Apparently they had tried various remedies over the preceding seven months including, most likely, praying to their god, and could not understand why nothing had worked. They had expected to be cured but had not been. Their “final hope” was to offer gifts to the true God – the God of Israel.
In ancient times, it was customary for offerings to the gods to depict the trouble the people had been saved from. To that end, the priests recommend that the people make five gold tumors and five gold rats. We know the people were afflicted with tumors [1 Samuel 5:6] but this is the first we’ve heard of rats.
It’s possible that the tumors were the actually the bubonic plague, which is known to be carried by rodents. Or, its possible that in addition to the tumors God also sent rats to devastate the agriculture of the Philistines during this time. The bottom line is we don’t know exactly where the rats came from or how they were involved in the Philistine’s problems. But apparently they were.
In any case the people were hopeful, but not 100% sure (perhaps) God would lift His hand from their gods and their land. Notice how the Philistines knew it was the God of Israel who was destroying their country. Notice also their admission that the God of Israel was more powerful than their own gods.
The Philistines were trying to do the right thing. They did not know the God of the Bible well enough though, and they got some things wrong here. Most importantly, they mistakenly believed that God needs to be appeased with sacrifices.
Many ancient religions such as those of Rome or Greece teach that their gods needed to be appeased. Appeasing God is still very prevalent today in religions like Islam. Muslims believe that they must earn their way into Allah’s good graces by performing certain acts here on earth. Those acts are often violent, such as killing Christians or Jews.
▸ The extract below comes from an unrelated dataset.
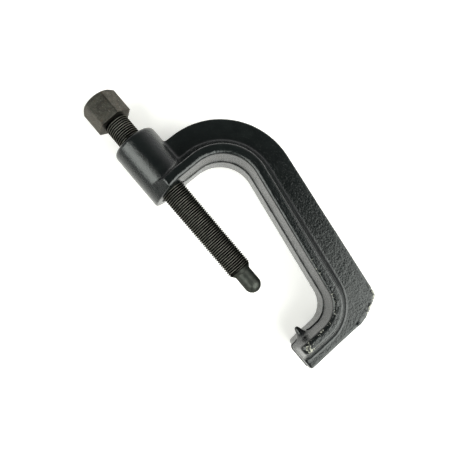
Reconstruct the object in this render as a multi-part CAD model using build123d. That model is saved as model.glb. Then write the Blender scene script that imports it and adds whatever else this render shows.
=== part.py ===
from build123d import *
import math
import os

# A forged C-frame press: a heavy forcing screw runs through a threaded boss at one end of a C-shaped
# forging and pushes towards a pointed jaw at the other end.
# All lengths are in millimetres. The model is drawn with the screw's axis on x = 0, z = 0, its head
# towards +Y, and the forging's parting plane at z = 0. It is then moved so that its origin is the
# middle of its bounding box's bottom face, which is where it lies on a bench.

# --- forcing screw: M22 x 2 right-hand thread, 30 mm hexagon ---------------------------------------
THREAD_R = 11.0          # major radius
HEAD_AF = 30.0           # hexagon across flats
HEAD_TOP_Y = 158.2
HEAD_H = 24.0
HEAD_CHAMFER = 2.3       # how far the top's 30 degree chamfer cuts in at a corner
HEAD_TURN = -9.5         # how far the upper flat leans at rest, degrees
NECK_R = 9.9             # thread run-out groove under the head
NECK_L = 0.8
THREAD_END_Y = -31.8
CONE_END_Y = -36.5
NOSE_R = 7.5
NOSE_TIP_Y = -56.8
SPIGOT_R = 4.5           # the nose's stem inside the screw's end
SPIGOT_L = 12.0
RUN_CLEAR = 0.05         # radial running clearance of the screw in its bore and of the nose's stem
END_CLEAR = 0.1          # axial clearance behind the nose

# --- C-frame: seen from above -----------------------------------------------------------------------
ARCH_C = (29.2, 25.2)    # centre of the arch
ARCH_INNER_R = 30.7      # inner parting line
ARCH_OUTER_R = 67.3
BEND_C = (19.6, -89.2)   # centre of the lower bend
BEND_INNER_R = 21.0
LEG_OUTER_END = (75.8, -118.0)
CORNER = [(74.2, -124.0), (72.2, -126.1), (56.0, -133.4), (50.5, -134.7)]   # where leg and jaw meet
JAW_END_X = -9.7
JAW_BOTTOM_Y = -135.1    # under the jaw's tip
JAW_CORNER_R = 2.5

# --- C-frame: section across the leg, w = distance out from the inner parting line --------------------
WEB_HALF = 8.0           # half thickness of the outer web
RIB_HALF = 26.0          # half height of the inner rib
RIB_IN_W = 0.8           # inner edge of the rib's flat top
RIB_OUT_W = 9.3          # outer edge of the rib's flat top
RIB_FOOT_W = 17.0        # foot of the rib's outer slope
RIB_OVERLAP_W = 21.0     # how far the swept section reaches into the web
WEB_START_W = 6.0        # where the web plate starts, inside the rib
RIB_TOP_FILLET = 1.6
RIB_FOOT_FILLET = 2.5
WEB_EDGE_FILLET = 2.0
JAW_END_SET_BACK = 4.0   # the jaw's end leans back this much from parting line to rib top

# --- boss around the screw ---------------------------------------------------------------------------
BOSS_X = 1.0
BOSS_R = 20.6
BOSS_TOP_Y = 111.0
BOSS_BOTTOM_Y = ARCH_C[1] + ARCH_INNER_R
BOSS_TOP_FILLET = 3.5
BORE_MOUTH = 1.2         # countersink at each mouth
RIB_SLOPE_TOP_X = -2.0   # the rib's flat top ends here, and a flat slope runs down onto the boss

# --- nub on the jaw ----------------------------------------------------------------------------------
NUB_X = 4.4
NUB_BASE_R = 5.0
NUB_TIP_R = 2.2
NUB_TIP_FILLET = 1.7
NUB_H = 9.2

# --- joins and cutters -------------------------------------------------------------------------------
SLOPE_SINK = 0.3         # how far the slope's end dips into the boss, so that they join cleanly
NUB_BURIED = 2.0         # how far the nub's cone starts below the jaw's face
CUT_PAST = 5.0           # how far a cutter reaches past what it cuts
CUT_THROUGH = 40.0       # depth of a cutter that runs right through the rib
RIM_MARGIN = 1.0         # how near to the arch's and leg's outline an edge of the web's rim lies
JAW_RIM_Y = -126.0       # edges of the web below this run under the jaw

LEFT_X = BOSS_X - BOSS_R
RIGHT_X = ARCH_C[0] + ARCH_OUTER_R
TO_ORIGIN = Location((
    -(LEFT_X + RIGHT_X) / 2,
    -(HEAD_TOP_Y + JAW_BOTTOM_Y) / 2,
    RIB_HALF,
))


def leg_angle():
    """How far the leg leans in towards the screw, from the tangent common to arch and bend."""
    dx = ARCH_C[0] - BEND_C[0]
    dy = ARCH_C[1] - BEND_C[1]
    return math.asin((ARCH_INNER_R - BEND_INNER_R) / math.hypot(dx, dy)) + math.atan2(dx, dy)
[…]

Even some Bible-based religions like Catholicism have fallen into this trap with, for example, their ritual of candle lighting in order to get their prayer requests fulfilled or with their belief that one must be baptized with water to go to heaven.
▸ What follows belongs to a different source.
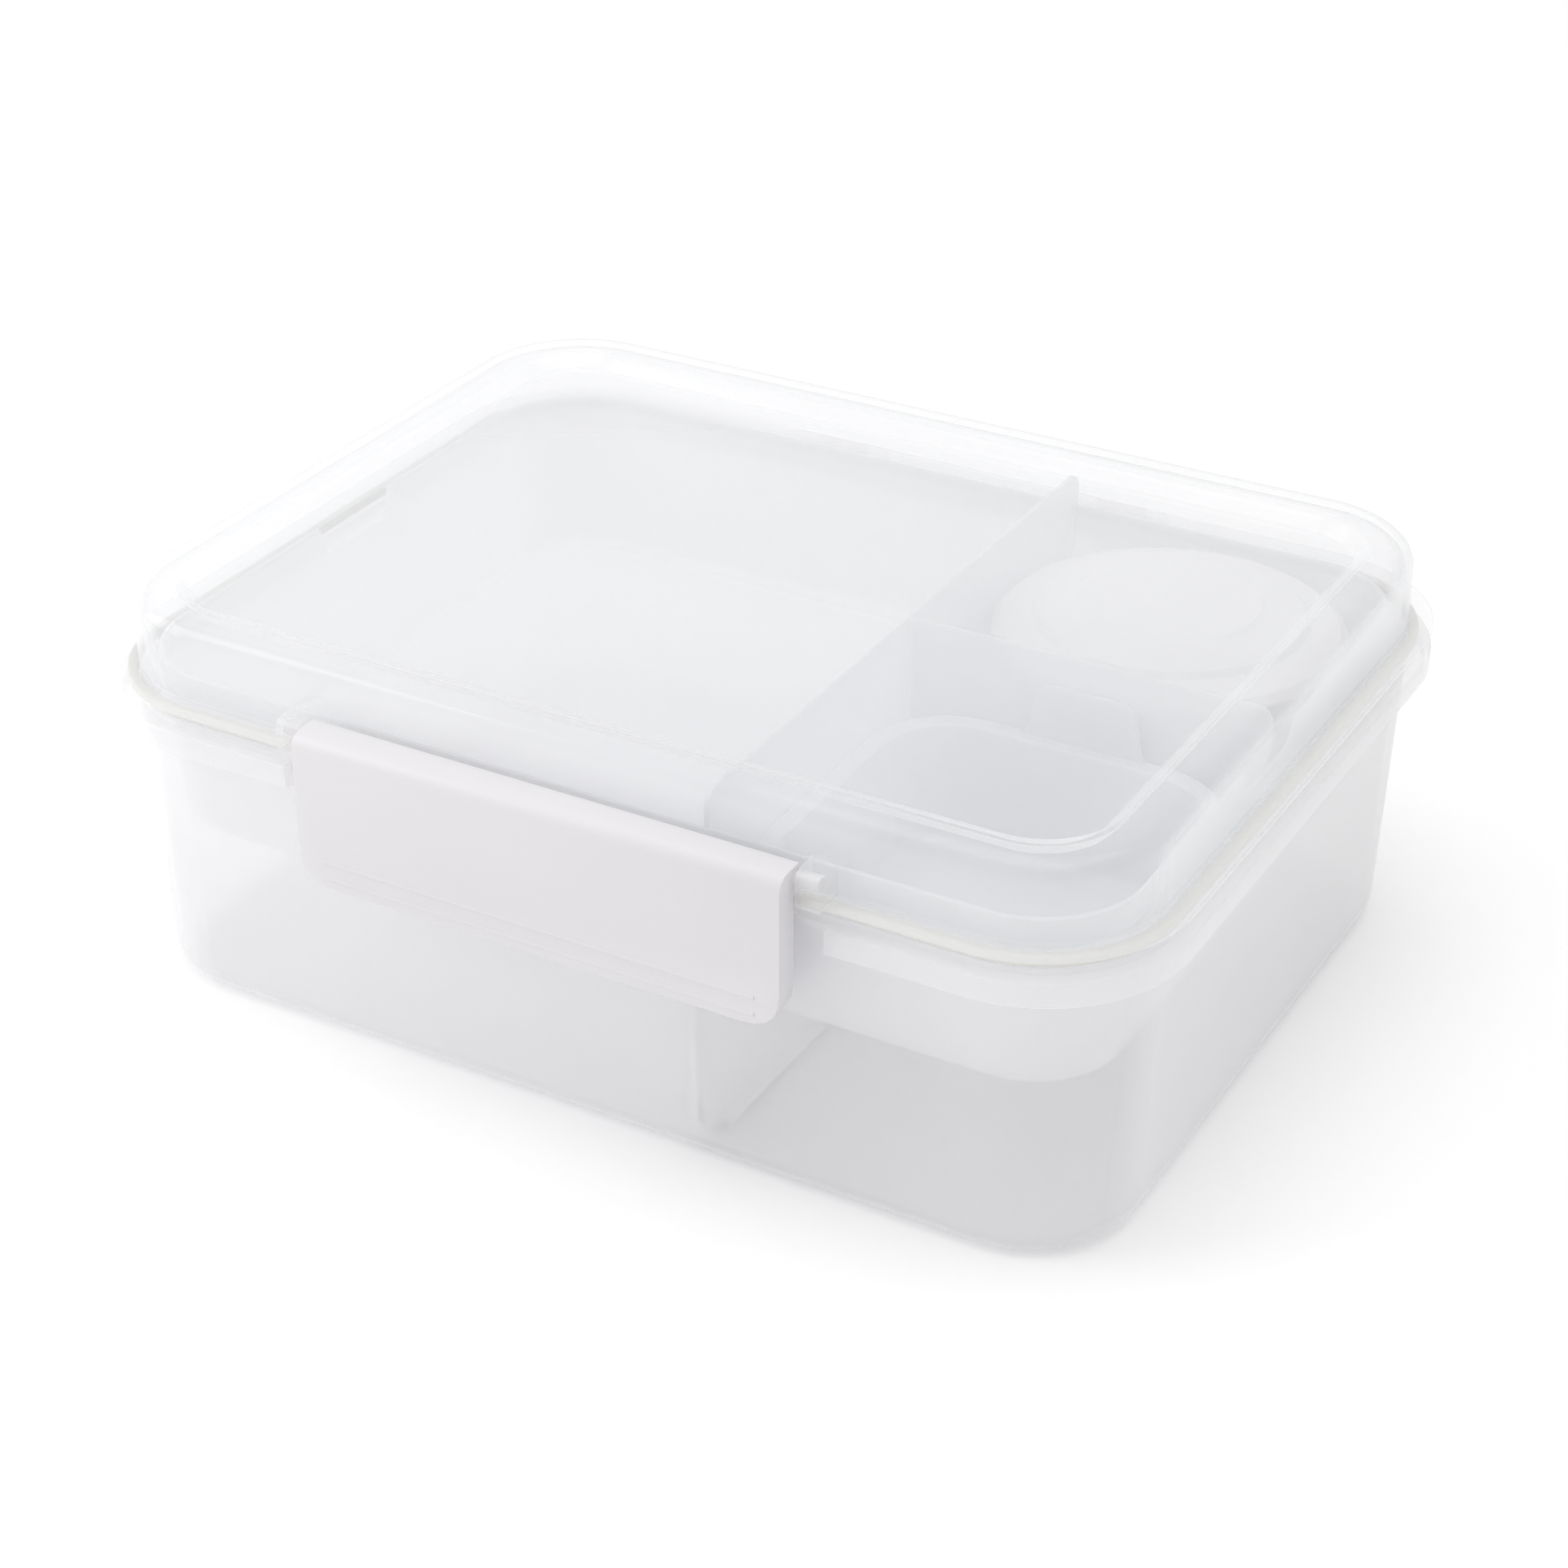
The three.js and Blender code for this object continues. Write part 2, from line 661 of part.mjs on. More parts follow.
// The end wall closes the clip's side and carries the pin.
function clipEnd(end) {
  const shape = new THREE.Shape();
  shape.moveTo(-CLIP.back, CLIP.top);
  clipCurve(shape, 0);
  shape.lineTo(-CLIP.endBack - 2, CLIP.bottom);
  shape.lineTo(-CLIP.endBack, CLIP.bottom + 4);
  shape.lineTo(-CLIP.endBack, PIVOT.z - 4);
  shape.lineTo(-CLIP.back, PIVOT.z - 2);
  const inner = CLIP.halfLength - CLIP.endThick;
  const stations = span(end, inner, CLIP.halfLength);
  const pin = span(end, inner, BOSS.blind - GAP);
  return [alongX(shape, ...stations), rodAlongX(...pin, -PIVOT.y, PIVOT.z, PIVOT.pin)];
}

// The hook stands off the back of the clip's face and stops a gap away from the catch.
function clipHook() {
  const root = -CLIP.face + CLIP.thick / 2;
  const tip = -(WALL.halfY + CATCH.out) - GAP;
  const section = polygon([
    [root, HOOK.top],
    [root, HOOK.bottom - HOOK.taper],
    [tip, HOOK.bottom + HOOK.taper],
    [tip, HOOK.top - HOOK.taper],
  ]);
  return alongX(section, -HOOK.halfLength, HOOK.halfLength);
}

function clipRidge(z) {
  const half = 1.2 * CLIP.ridgeProud;
  const section = polygon([
    [-CLIP.face + OVERLAP, z - half],
    [-CLIP.face + OVERLAP, z + half],
    [-CLIP.face, z + half],
    [-CLIP.face - CLIP.ridgeProud, z],
    [-CLIP.face, z - half],
  ]);
  return alongX(section, -CLIP.ridgeHalf, CLIP.ridgeHalf);
}

// The clip seen from the front, with rounded lower corners, as a cutter for everything but the pins.
function clipFront() {
  const { halfLength: half, bottom, top, cornerRound: round } = CLIP;
  const shape = new THREE.Shape();
  shape.moveTo(half, top + 1);
  shape.lineTo(-half, top + 1);
  shape.lineTo(-half, bottom + round);
  shape.quadraticCurveTo(-half, bottom, -half + round, bottom);
  shape.lineTo(half - round, bottom);
  shape.quadraticCurveTo(half, bottom, half, bottom + round);
  return alongY(shape, -CLIP.face - 1, -WALL.halfY);
}

function frontClip() {
  const [leftEnd, leftPin] = clipEnd(-1);
  const [rightEnd, rightPin] = clipEnd(1);
  const ridges = CLIP.ridgeHeights.map(clipRidge);
  const shell = join(solid(clipPanel()), leftEnd, rightEnd, clipHook(), ...ridges);
  return join(shell.intersect(solid(clipFront())), leftPin, rightPin);
}

// ---------------------------------------------------------------- assembly

addPiece('base_container', baseContainer(), FROSTED);
addPiece('base_divider', baseDivider(), TRAY_WHITE);
addPiece('inner_tray', innerTray(), TRAY_WHITE);
addPiece('snack_cup', snackCup(), TRAY_WHITE);
addPiece('pot', pot(), FROSTED);
addPiece('pot_lid', potLid(), TRAY_WHITE);
addPiece('lid', lid(), CLEAR);
addPiece('lid_seal', lidSeal(), SILICONE);
addPiece('front_clip', frontClip(), CLIP_WHITE);

export default box;
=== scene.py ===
"""Looks of a compartment lunch box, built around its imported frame. Sizes are in millimetres until they
reach Blender, which works in metres. Each moulded shell is a closed profile run round a rounded
rectangle; a profile is a list of (outward, height, corner rounding)."""

import math

import bmesh
import bpy
from mathutils import Matrix, Vector


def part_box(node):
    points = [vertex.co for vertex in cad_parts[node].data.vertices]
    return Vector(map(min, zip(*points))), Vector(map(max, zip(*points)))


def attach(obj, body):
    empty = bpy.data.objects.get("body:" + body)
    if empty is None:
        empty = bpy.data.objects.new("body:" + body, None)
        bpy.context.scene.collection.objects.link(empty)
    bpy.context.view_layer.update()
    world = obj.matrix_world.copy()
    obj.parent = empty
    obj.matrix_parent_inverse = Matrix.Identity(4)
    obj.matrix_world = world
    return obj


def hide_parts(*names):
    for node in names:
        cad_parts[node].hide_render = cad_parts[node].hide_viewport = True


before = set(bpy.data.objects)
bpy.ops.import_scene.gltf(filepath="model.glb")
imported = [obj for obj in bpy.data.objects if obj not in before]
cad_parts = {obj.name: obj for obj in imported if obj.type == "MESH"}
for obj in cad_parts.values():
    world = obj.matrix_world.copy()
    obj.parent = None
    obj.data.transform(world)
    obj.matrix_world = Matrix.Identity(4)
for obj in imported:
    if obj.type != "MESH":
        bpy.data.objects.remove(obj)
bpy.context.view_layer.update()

MM = 0.001
CORNER_STEPS = 20        # steps in a quarter of a rounded rectangle
ROUND_STEPS = 5          # steps in a small rounding of a profile
TURN_STEPS = 96          # steps round the pot
SHARP_ANGLE = math.radians(38)


def node_box(node):
    low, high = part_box(node)
    return low / MM, high / MM


# ------------------------------------------------------------------ sizes, from the frame

RIM_OUT = 4.8            # how far the rims stand out of the base wall
WALL_RADIUS = 26
PLASTIC = 1.5
GAP = 0.3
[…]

All this amounts to one thing: people thinking they can obligate God through their own actions. They think they can control God. This, of course, is not true [Romans 8:8].
Moreover, there is no reason to control God. The whole idea of controlling God is based on a misunderstanding of God Himself. Many people – too many people – think God is an angry tyrant who needs to be, and can be, appeased (i.e. controlled) through our actions. But this is an inaccurate picture of God. And an inaccurate understanding of man.
The concept of appeasement puts man in control of his own god. When man can appease his god, then the god is no longer the god; man is. And, of course, we are not gods. And God cannot be controlled.
True, sin has separated us from God. But no man can close that gap on his own by making an offering to God. Only Jesus can reconcile God and man. This is precisely what Jesus did on the cross – He took on the penalty for sin so we don’t have to [2 Corinthians 5:18]. Therefore, none of us have to do anything to reconcile ourselves to God.
God is not angry with you. He does not need to be appeased. He loves you and desires to spend eternity with you regardless of the mistakes you’ve made with your life [John 3:16; Romans 5:8; 1 John 4:10 et. al]. That is why He created you in the first place.
He doesn’t want gifts from you. He simply wants you.